• [Stated exercise]
In the listing below, find the line containing "Continue the FreeCAD" and the line containing "return np.stack([np.interp(where, run, q[:, k])". Repeat exactly those two lines and every line between them, nothing more.

• [Task data]
*****
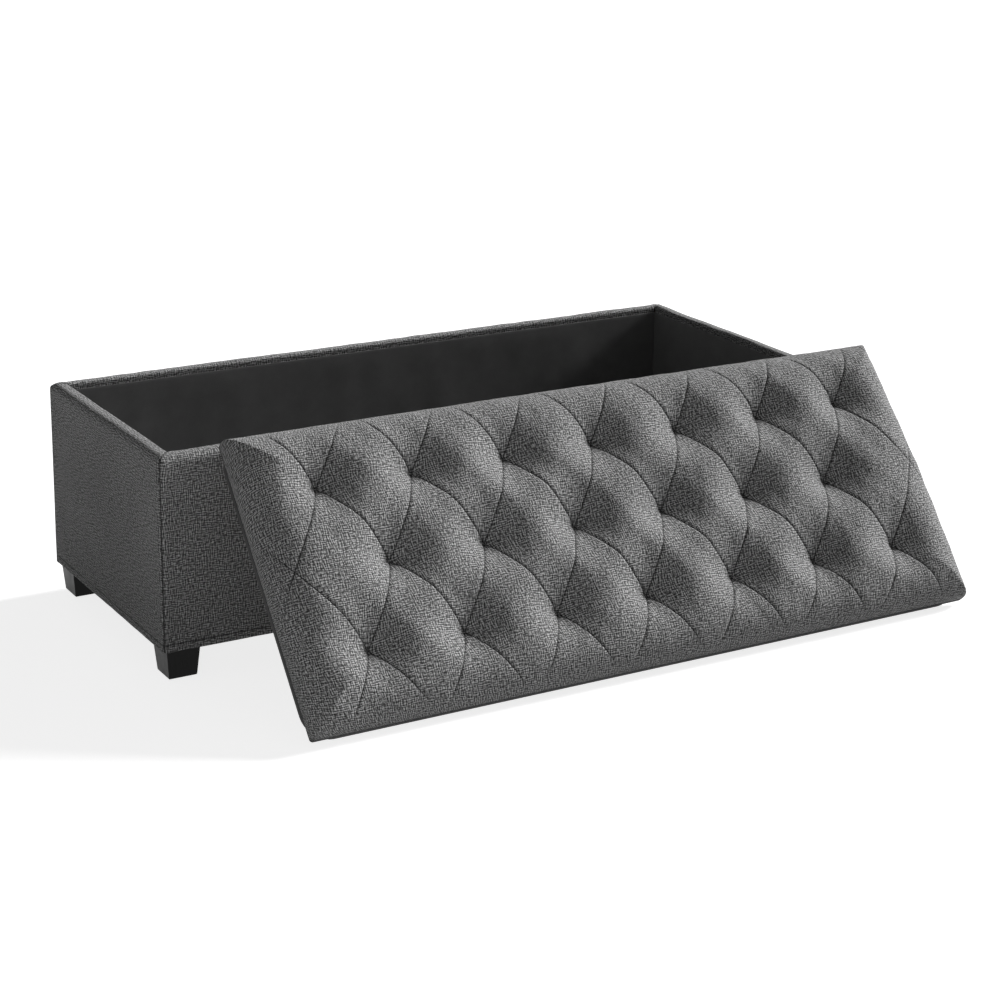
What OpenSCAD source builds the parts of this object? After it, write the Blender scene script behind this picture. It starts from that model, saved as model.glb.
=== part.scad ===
// Storage bench with a loose tufted lid, millimetres, +Z up.
// The box stands on four legs. The lid is off the box and leans on its front rim.
// X runs along the bench, -Y is the front. The origin is on the floor, under the middle of everything.

/* [Bench] */
// Length of the box and of the lid
bench_l = 1100; // [900:1:1300]
// Depth of the box and of the lid, front to back
bench_d = 435; // [420:1:480]
// Height of the rim above the floor
rim_z = 330; // [300:1:345]

/* [Walls] */
// Thickness of the wall boards
panel_t = 12; // [9:0.5:18]
// Foam on the outside of the wall boards
pad_t = 9; // [7:0.5:12]
// Foam over the top edge of the wall boards
rim_pad_t = 4; // [3:0.5:8]
// Thickness of the upholstery fabric
cover_t = 1; // [0.6:0.1:1.5]
// Thickness of the black lining
lining_t = 1; // [0.6:0.1:1.5]
// Rounding of the rim's outer edge
edge_r = 12; // [6:0.5:14]
// Rounding of the rim's inner edge
inner_edge_r = 4; // [3:0.5:5]
// Rounding of the box's upright corners
corner_r = 6; // [4:0.5:8]
// Rounding of the box's bottom edge
bottom_r = 3; // [2:0.5:4]
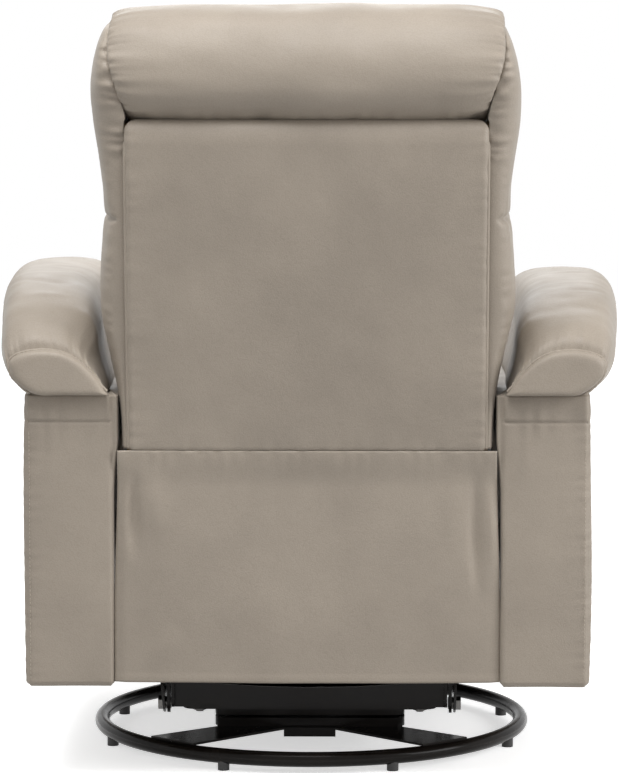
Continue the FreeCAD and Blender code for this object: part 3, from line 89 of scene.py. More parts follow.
def curve(points, count, closed=True):
    """Evenly spaced points on a smooth line through the given ones."""
    p = np.asarray(points, float)
    n = len(p)
    t = np.linspace(0, 1, 16, endpoint=False)[:, None]
    spans = []
    for i in range(n if closed else n - 1):
        a, b, c, d = [p[(i + k) % n] if closed else p[min(max(i + k, 0), n - 1)] for k in (-1, 0, 1, 2)]
        spans.append(0.5 * (2 * b + (c - a) * t + (2 * a - 5 * b + 4 * c - d) * t**2
                            + (3 * b - a - 3 * c + d) * t**3))
    q = np.concatenate(spans + [p[:1] if closed else p[-1:]])
    run = np.concatenate([[0], np.cumsum(np.linalg.norm(np.diff(q, axis=0), axis=1))])
    where = np.linspace(0, run[-1], count, endpoint=not closed)
    return np.stack([np.interp(where, run, q[:, k]) for k in range(p.shape[1])], 1)


def crowded(count, power):
    """Shares from -1 to 1 that lie closer together near both ends."""
    even = np.linspace(-1, 1, count)
    return np.sign(even) * (1 - (1 - np.abs(even)) ** power)


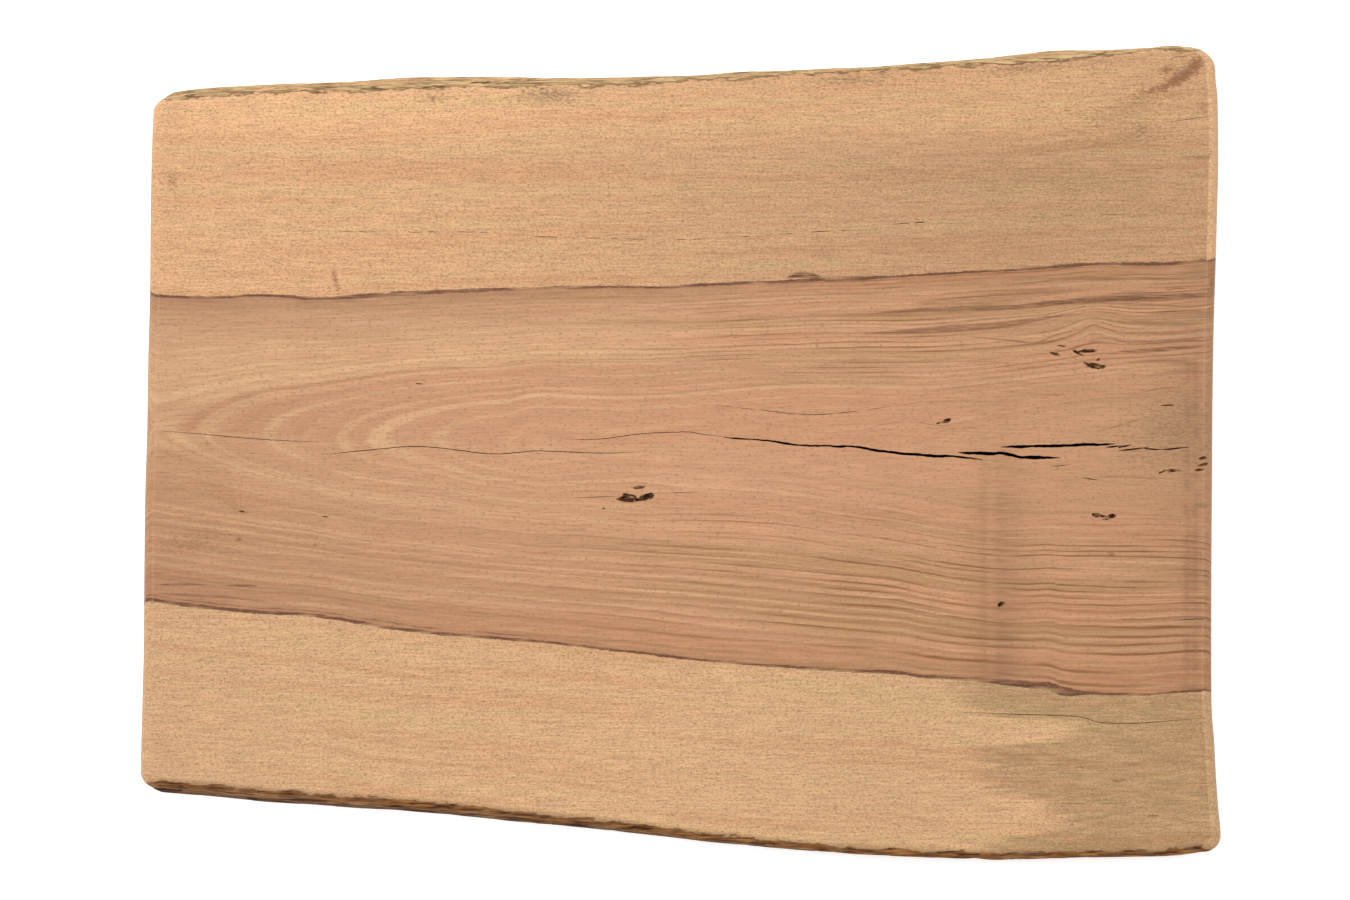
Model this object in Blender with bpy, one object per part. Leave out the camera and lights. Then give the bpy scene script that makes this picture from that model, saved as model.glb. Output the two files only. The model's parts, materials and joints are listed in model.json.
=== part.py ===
"""A mango wood tabletop, sawn in one plank through the middle of a trunk. Metres, +Z up.

+X runs along the grain, +Y across it, and the underside lies on Z = 0. The long edges are
the trunk's own surface, left as it grew. The ends are sawn, and rounded by sanding."""

import math

import bmesh
import bpy
from mathutils import Vector, noise

MM = 0.001

# Driving dimensions of the plank
LENGTH = 1.200
WIDTH = 0.9106
THICKNESS = 0.050

# Rounding of the sawn ends at their upper and lower edge
END_ROUND = 0.013
END_EASE = 0.006

# Rounding of the live edges at their upper and lower edge
LIVE_ROUND = 0.006
LIVE_EASE = 0.004

# Corners of the plan: side of X, side of Y, and radius
CORNERS = ((1, 1, 0.026), (-1, 1, 0.016), (-1, -1, 0.022), (1, -1, 0.016))
SMALLEST_CORNER = 0.005

# Widest line of each long edge, as X and Y in millimetres
UPPER_EDGE = (
    (-582, 401.1), (-532, 409.1), (-469, 412.4), (-368, 416.5), (-306, 419.9), (-226, 420.7),
    (-108, 419.9), (-20, 421.9), (80, 426.7), (189, 431.7), (264, 435.7), (340, 441.3),
    (390, 447.6), (415, 450.3), (483, 451.9), (548, 455.2), (577, 453.4),
)
LOWER_EDGE = (
    (-585, -384.2), (-519, -390.0), (-444, -396.3), (-368, -402.1), (-293, -407.2),
    (-226, -413.0), (-171, -418.6), (-95, -425.6), (31, -439.8), (140, -449.9), (215, -453.2),
    (277, -455.2), (350, -455.3), (434, -451.0), (491, -450.1), (541, -448.9), (578, -443.6),
)

# Widest line of each sawn end, as Y and X in millimetres
LEFT_END = (
    (-338, -599.8), (-271, -598.0), (-224, -596.8), (-125, -596.0), (-51, -595.1), (24, -592.9),
    (97, -591.8), (172, -589.8), (271, -588.9), (344, -587.3), (378, -585.7),
)
RIGHT_END = (
    (-421, 599.5), (-394, 596.7), (-358, 594.1), (-320, 592.2), (-295, 590.0), (-265, 589.2),
    (-125, 589.3), (-25, 590.0), (47, 590.4), (135, 591.7), (213, 594.1), (258, 595.3),
    (320, 596.7), (393, 596.0), (412, 593.8),
)

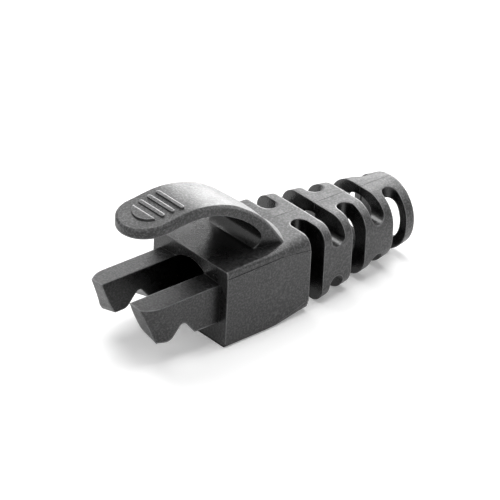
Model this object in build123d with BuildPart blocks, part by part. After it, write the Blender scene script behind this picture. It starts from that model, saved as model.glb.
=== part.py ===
from build123d import *
import os

os.makedirs("parts", exist_ok=True)

# Strain relief boot for a modular plug, moulded in one piece of soft plastic, in millimetres.
# X runs along the cable: 0 is the housing's front face, the plug is at -X and the tail at +X.
# Z = 0 is the cable's axis, and Y = 0 is the plane of symmetry.

# Tail: a rounded square a little narrower than the housing at its root, and almost round at its end
tail_side_inset = 0.29
tail_root_radius = 1.47
tail_end_diameter = 8.38
tail_end_flat = 0.3

# Housing behind the plug: a block whose long edges grow rounder towards the tail, the upper first.
# Its sections have their share of the length, of the side inset, and their upper and lower radii.
housing_width = 12.5
housing_height = 9.4
housing_length = 12.24
front_edge_radius = 0.3
housing_sections = (
    (0, 0, front_edge_radius, front_edge_radius),
    (0.5, 0.2, 0.45, front_edge_radius),
    (0.62, 0.4, 0.8, 0.35),
    (0.77, 0.7, 1.2, 0.75),
    (0.9, 0.9, 1.35, 1.2),
    (1, 1, tail_root_radius, tail_root_radius),
)

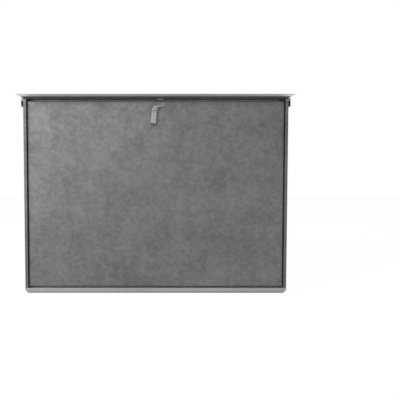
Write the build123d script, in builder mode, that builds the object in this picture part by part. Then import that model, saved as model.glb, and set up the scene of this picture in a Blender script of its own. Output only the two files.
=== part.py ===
# Crawlspace access door: a folded sheet steel door hung in a sheet steel frame,
# with a drip hood over its head and a turning latch at the top of the door.
# Millimetres, +Z up, +X to the right and -Y towards someone facing the door.
# The origin is the middle of the sill's underside.
from build123d import *
import math
import os

os.makedirs("parts", exist_ok=True)

# Sheet metal
sheet = 0.8  # thickness of every folded sheet
bend = 0.8  # inside radius of a fold
outer_bend = bend + sheet
relief = 0.3  # gap left between folds that meet at a corner
rest_gap = 0.3  # gap between pieces that close on each other

# Frame
frame_width = 813.0
frame_height = 603.0
frame_depth = 21.0
face_flange = 9.0  # width of a jamb's front flange
stop_flange = 20.0  # width of the jamb's back flange, which stops the door
sill_flange = 16.0  # height of the sill's front flange
sill_back = 22.0  # height of the sill's back flange
corner_clip = 9.0  # 45 degree clip at the frame's lower corners
tab_height = 36.0  # top of the sill's tabs inside the jambs
tab_setback = 2.5  # from the jamb's folds to the edges of those tabs

# Header, which caps the jambs, and its ears
header_flange = 9.0  # height of the front flange over each jamb
keeper_height = 5.6  # of the latch's keeper, from the header's top
end_flange = 9.5  # width of the front flange over each jamb
keeper_left = 4.0  # left edge of the keeper, from the middle of the door
keeper_width = 20.0
header_lip = 20.0  # height of the lip behind the jambs
header_overhang = 3.5  # gap from the jambs' back to that lip
ear_gap = 5.2  # gap from a jamb's side to the ear beside it
ear_height = 25.0
jamb_top_gap = 1.0

# Drip hood
hood_reach = 25.4  # from the header's face to the start of the lip
hood_lap = 22.0  # length of hood that lies on the header
lip_length = 12.0
lip_kick = 24.0  # degrees that the lip turns up
lip_flare = 11.5  # how far each end of the lip stands out past the hood

# Door panel
door_recess = 7.6  # from the frame's face to the door's face
door_side_gap = 1.6
door_bottom_gap = 3.4
door_top_gap = 8.0  # below the header's top
door_foot_fold = 8.0  # depth of the fold along the door's lower edge

# Hinge rod through the jambs and the door's side folds
rod_radius = 2.5
rod_setback = 12.0  # from the frame's face to the rod's axis
rod_height = 24.0
running_gap = 0.05  # radial clearance of turning fits
rod_head_radius = 3.8
rod_head_height = 0.8
spacer_radius = 4.0
spacer_end_gap = 0.4

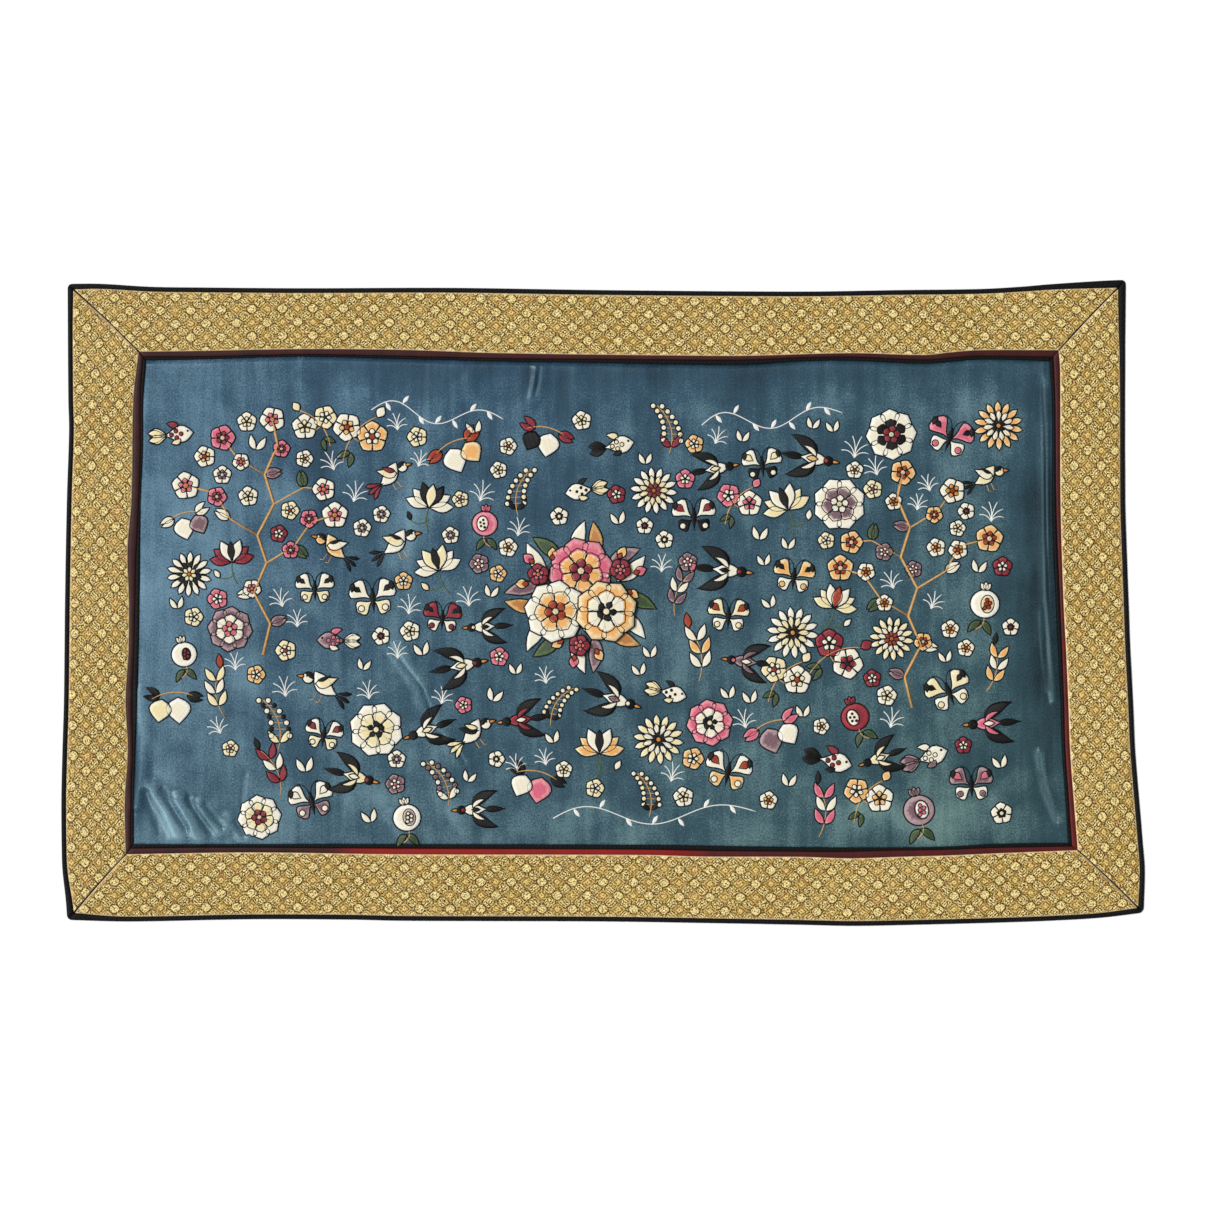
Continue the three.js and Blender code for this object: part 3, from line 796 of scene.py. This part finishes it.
def lotus(outer, middle, core):
    """A lotus seen from the side, on a short stem with one bud."""
    stem = [line("olive", arc(0j, -4 - 24j, 0.1), 1.8), line("olive", arc(-2 - 12j, 15 - 16j, -0.2), 1.5)]
    fan = [leaf(outer, 25, 11, 90 + a, 0j, 0, 0.55) for a in (-78, 78, -50, 50)]
    fan += [leaf(middle, 27, 12, 90 + a, 0j, 2, 0.52) for a in (-24, 24)]
    return stem + fan + [leaf(core, 24, 11, 90, 0j, 3), leaf(middle, 11, 6, 60, 15 - 16j, 1, 0.45)]


def butterfly(outer, middle, core):
    wing = [leaf(outer, 25, 20, 38, 0j, 0, 0.74), leaf(middle, 18, 15, -32, 0j, 0, 0.7),
            leaf(core, 11, 7, 38, 9 + 7j, 1, 0.6), leaf("black", 10, 6, 104, 19 + 8j, 2),
            spot(outer, 3, 11 - 7j, 1), line("black", arc(1 + 9j, 10 + 21j, 0.18), 1.1, 1)]
    return wing + moved(wing, flip=True) + [fill("black", turned(petal(24, 5, 0.6), 90, -12j), 2)]


def songbird(outer, middle, core):
    tail = [leaf(core, 20, 4.5, 180 + a, -9 - 2j, 0, 0.7, bend) for a, bend in ((26, 14), (10, 6), (-6, -4))]
    body = [leaf(outer, 31, 16, 12, -14 - 3j, 1, 0.55, 22), leaf(middle, 22, 10, 168, 8 + 3j, 2, 0.35, -16),
            leaf(core, 14, 5, 160, 7 + 6j, 3, 0.4, -16)]
    head = [spot(outer, 5.4, 16 + 7j, 2), leaf("black", 11, 6, 168, 20 + 10j, 3, 0.5, 30),
            fill("amber", turned(petal(7, 3, 0.3), -8, 20 + 7.5j), 3), spot("black", 1.1, 17.5 + 8.5j, 4, 6)]
    legs = [line("ochre", [-6j, 1 - 13j, 4 - 14j], 1.2), line("ochre", [5 - 5j, 7 - 12j, 10 - 13j], 1.2)]
    return tail + body + head + legs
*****
• [Result of the exercise]
Continue the FreeCAD and Blender code for this object: part 3, from line 89 of scene.py. More parts follow.
def curve(points, count, closed=True):
    """Evenly spaced points on a smooth line through the given ones."""
    p = np.asarray(points, float)
    n = len(p)
    t = np.linspace(0, 1, 16, endpoint=False)[:, None]
    spans = []
    for i in range(n if closed else n - 1):
        a, b, c, d = [p[(i + k) % n] if closed else p[min(max(i + k, 0), n - 1)] for k in (-1, 0, 1, 2)]
        spans.append(0.5 * (2 * b + (c - a) * t + (2 * a - 5 * b + 4 * c - d) * t**2
                            + (3 * b - a - 3 * c + d) * t**3))
    q = np.concatenate(spans + [p[:1] if closed else p[-1:]])
    run = np.concatenate([[0], np.cumsum(np.linalg.norm(np.diff(q, axis=0), axis=1))])
    where = np.linspace(0, run[-1], count, endpoint=not closed)
    return np.stack([np.interp(where, run, q[:, k]) for k in range(p.shape[1])], 1)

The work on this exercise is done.